Relates to Apache Druid 0.20.1
We have segments from three days missing from the query results. The missing segments are shown in the web console and also in sys.segments table. The segments ‘used’ flags are set to True in the metadata db store. Also, we can see segements in the web console. The segments were also pulled from deep storage (S3) to the local segmentCache on historical nodes. But the data from the segments didn’t return from Druid query. And the ‘segmentMetadata’ query returned empty for the segments. We didn’t find any meaningful logs related to the issue. Does anyone know what’s going on here?
More background on this issue:
- We were using Kafka to ingest the data in to Druid
- Then we reindexed data for 3 days as we found incorrect data was ingested. To reindex data, we have marked all segments as unused for those 3 days and then ran kill job to permanently remove those segments.
- Then we reingested correct data through Kafka topic.

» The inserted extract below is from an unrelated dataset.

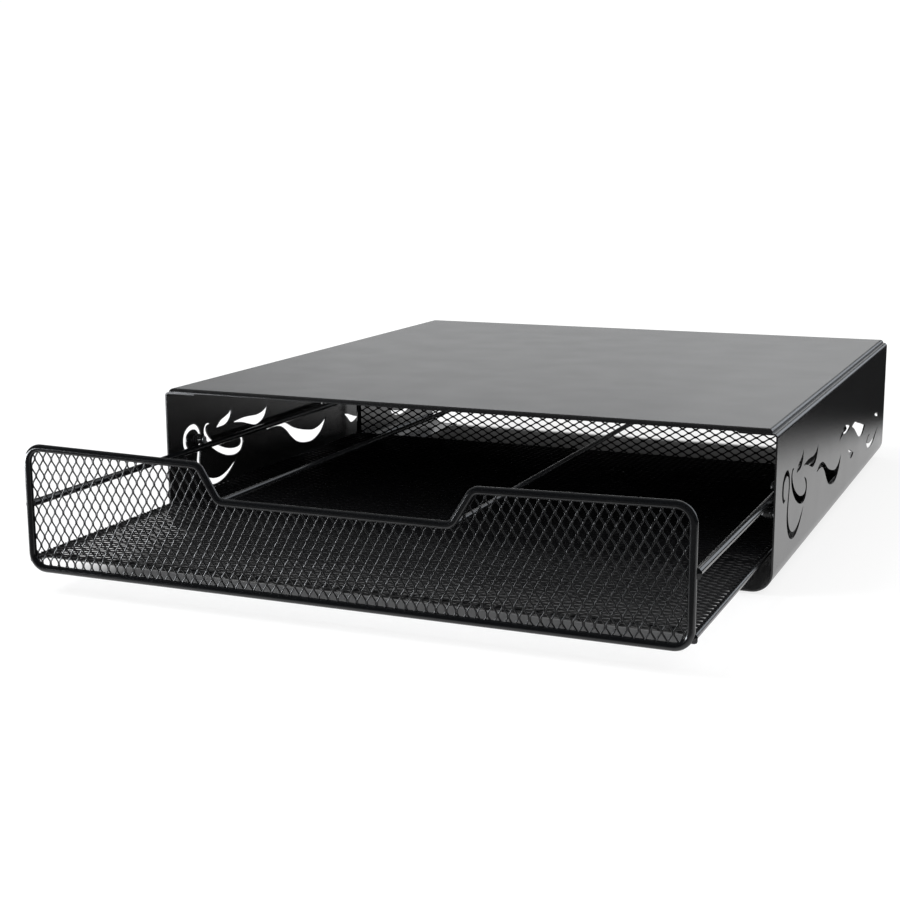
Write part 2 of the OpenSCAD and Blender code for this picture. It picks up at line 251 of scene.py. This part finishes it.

- Then we saw missing segments from query after those segments were re-ingested
Things I’ve tried
- Querying for rows in a given date time range
SELECT * FROM gps WHERE __time BETWEEN '2021-09-06' AND '2021-09-07'
Response: Query returned no data
- The historical node didn’t return the segments, the query was sent to historical node directly:
{
"queryType":"segmentMetadata",
"dataSource":"gps",
"intervals":["2021-09-06/2021-09-08"]
}
and it returned empty results.
-
Applied drop retention rule for those 3 days and then reset drop rule and again reloaded data. Still we see no results on querying though the segments are loaded.
-
Manually compacted segments for those 3 days, still no results on querying.
Assumptions
- Could it be caused by segment version conflict?
- Could it be with zookeeper/historical segment discovery issue?
Please help us here, this a critical production issue for us.
Thank you in advance!